As with punk music, it’s the concision and economy that make his prose work. He writes in one book review that good writing “achieves lucidity and a serviceable grace,” but great writing can “have the impact of revelation among the uninitiated” and give them a “sense of discovery.” Christgau almost always transcends the ordinary.

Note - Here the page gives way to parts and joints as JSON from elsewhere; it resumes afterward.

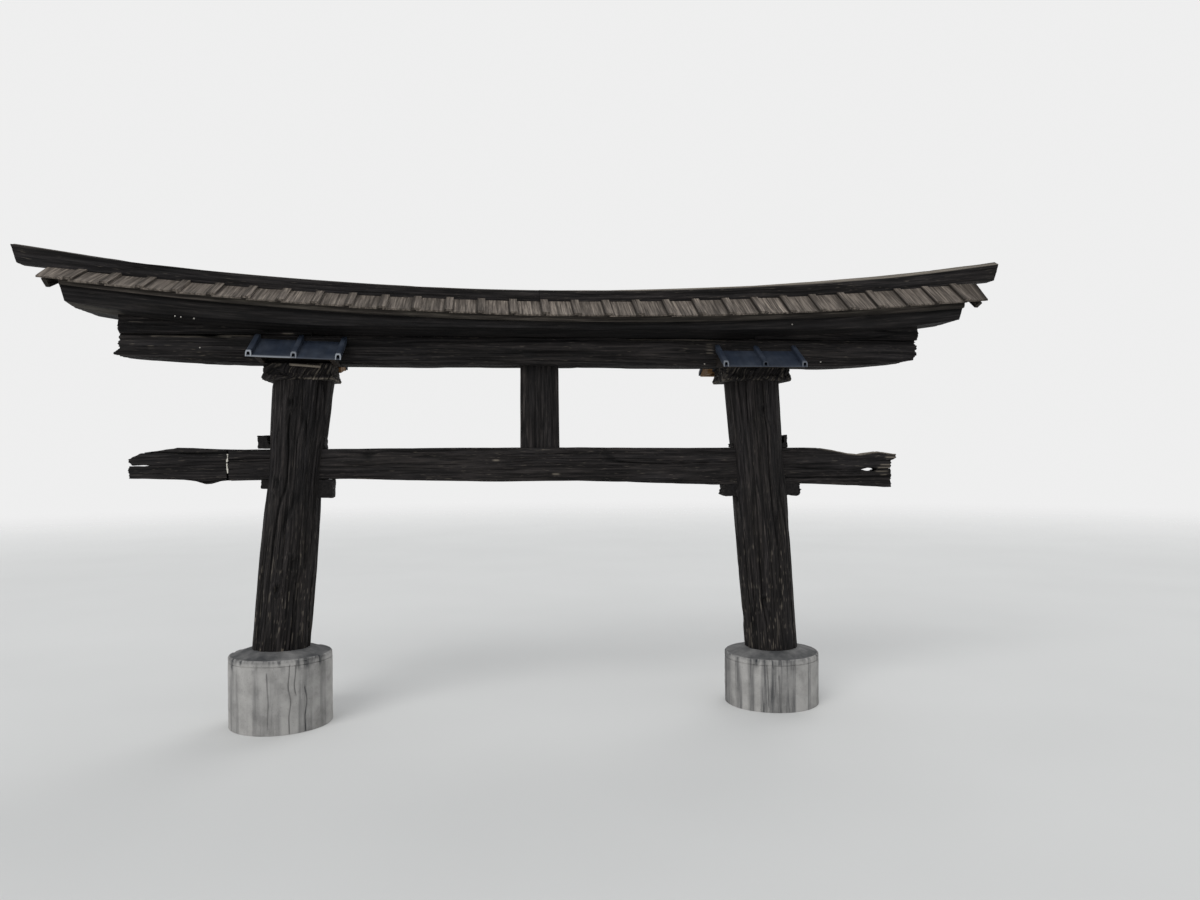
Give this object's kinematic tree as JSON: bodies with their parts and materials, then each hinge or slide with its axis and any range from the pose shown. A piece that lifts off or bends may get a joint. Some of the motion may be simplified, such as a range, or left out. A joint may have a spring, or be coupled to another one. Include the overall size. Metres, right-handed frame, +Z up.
{
  "type": "torii gate",
  "caption": "Weathered timber torii gate with a boarded, curved roof on its double lintel, round pillars on concrete plinths and small metal hoods.",
  "frame": {"origin": "on the ground, midway along the ridge and under the gate's middle plane", "axes": "+X along the gate to the viewer's right, -Y towards the viewer in front, +Z up"},
  "size_m": [6.06, 0.636, 2.829],
  "materials": {
    "old_timber": "weathered",
    "roof_wood": "weathered",
    "new_wood": "matte",
    "hood_metal": "satin",
    "concrete": "weathered"
  },
  "bodies": {
    "root": {"barge_board_front_left": "roof_wood", "barge_board_front_right": "roof_wood", "barge_board_rear_left": "roof_wood", "barge_board_rear_right": "roof_wood", "cap_block_left": "old_timber", "cap_block_right": "old_timber", "cap_lath_left": "new_wood", "centre_strut": "old_timber", "fascia_front": "roof_wood", "fascia_rear": "roof_wood", "filler_left": "old_timber", "filler_right": "old_timber", "hood_frame_front_left": "new_wood", "hood_frame_front_right": "new_wood", "hood_frame_rear_left": "new_wood", "hood_frame_rear_right": "new_wood", "hood_seams_front_left": "hood_metal", "hood_seams_front_right": "hood_metal", "hood_seams_rear_left": "hood_metal", "hood_seams_rear_right": "hood_metal", "hood_sheet_front_left": "hood_metal", "hood_sheet_front_right": "hood_metal", "hood_sheet_rear_left": "hood_metal", "hood_sheet_rear_right": "hood_metal", "lower_lintel": "old_timber", "packing_left": "old_timber", "packing_right": "old_timber", "pillar_left": "old_timber", "pillar_right": "old_timber", "plinth_left": "concrete", "plinth_right": "concrete", "ridge_left": "old_timber", "ridge_right": "old_timber", "roof_slope_front": "roof_wood", "roof_slope_rear": "roof_wood", "tie_beam": "old_timber", "tie_beam_left_end": "old_timber", "upper_lintel": "old_timber", "wedge_upper_left_inner": "old_timber", "wedge_upper_left_outer": "old_timber", "wedge_upper_right_inner": "old_timber", "wedge_upper_right_outer": "old_timber"}
  },
  "joints": []
}
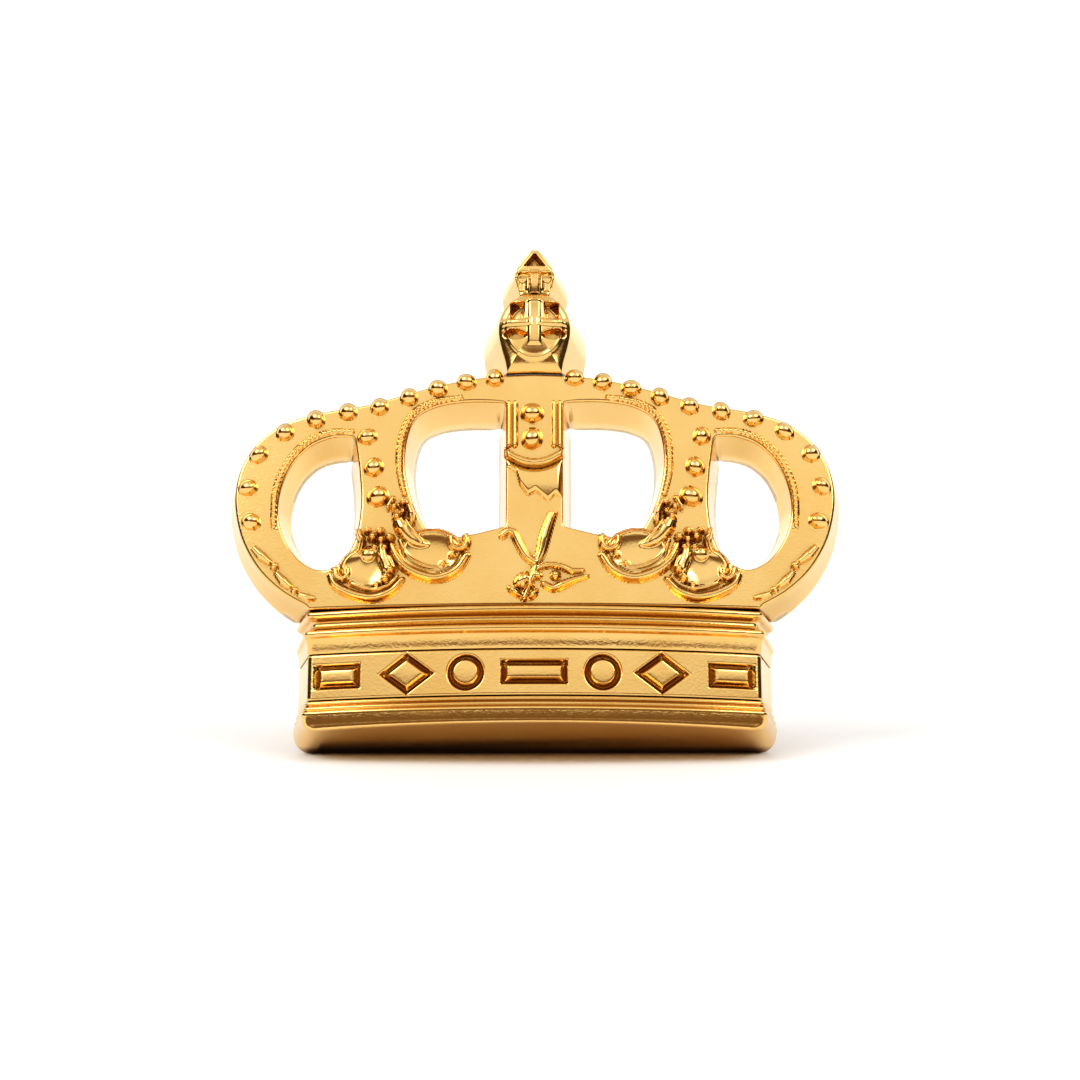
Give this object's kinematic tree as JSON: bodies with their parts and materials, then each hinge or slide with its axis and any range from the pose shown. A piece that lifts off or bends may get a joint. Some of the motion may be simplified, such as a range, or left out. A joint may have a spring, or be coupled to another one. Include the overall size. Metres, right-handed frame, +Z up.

I really work hard to approach that kind of brevity and depth of meaning, but it’s very difficult to achieve, and I rarely get anywhere close. Nathaniel Hawthorne once said that “easy reading is damn hard writing”; it takes a lot of effort to make your writing seem effortless. I’ve appreciated the compliments I’ve received for my book’s writing style, but that took a lot of work: I wrote the initial “draft” of blog posts in 5 weeks, and then I spent 6 months editing and rewriting. Recently a reviewer (and friend) lamented that I didn’t spell everything out in the book and spoke disapprovingly of the spare prose style. He thought I might be offended, but I was thrilled. I understand a lot of people won’t like my approach to writing, but his review told me I’d done what I’d set out to do. But I can’t do that all the time, no matter how hard I try.

If you want to understand how hard it is to do what Christgau does, try this exercise: Pick anything you really like (an activity, film, food, music, or anything else) and try to explain why you like it in 200 words or less.


6 Responses to Beyond a Serviceable Grace

  1. Caroline Lane says:

    I like reading your posts because I know I will ALWAYS find good stuff even if I have to wade through scads of bad stuff.

    Like when you said “love” had more to do with how you behaved at all times rather than how you happened to feel at the moment.

    Or something to that effect. I think that is what it was.

    Anyway I am pretty sure I am under 200 words.

  2. Robin Bishop says:

    Or, a dissertation where every section must adhere to word length ceilings. But much more, it must be theoretically bound with attention to reliability and validity. Tweak an early line, even at times a word, and it snowballs forward with imprecision needing attention. Within it must attend to a bounded scope, declared limitations/delimitations with everything (even the commonplace) referenced through peer-reviewed sources.

  3. Camille Biexei says:

    I am finishing a final (hopefully) edit of my memoir of a ’50’s and ’60’s Provo childhood and understand the struggle. Crisp, clean, concise–oh, yes. But, getting there requires serious discipline.
    Thank you for the reminder.of why I am subjecting myself to this suffering.

  4. vikingz2000 says:

    “In one elegantly constructed paragraph, Christgau summarizes Styrene’s career…”

    Well, in ‘one elegantly’ deconstructive moment my ‘Elements of Style’ summary is that I now realize just how old I really am by not getting the gist of what writers such as Robert Christgau are saying.

    There, I said it, and in only 36 words.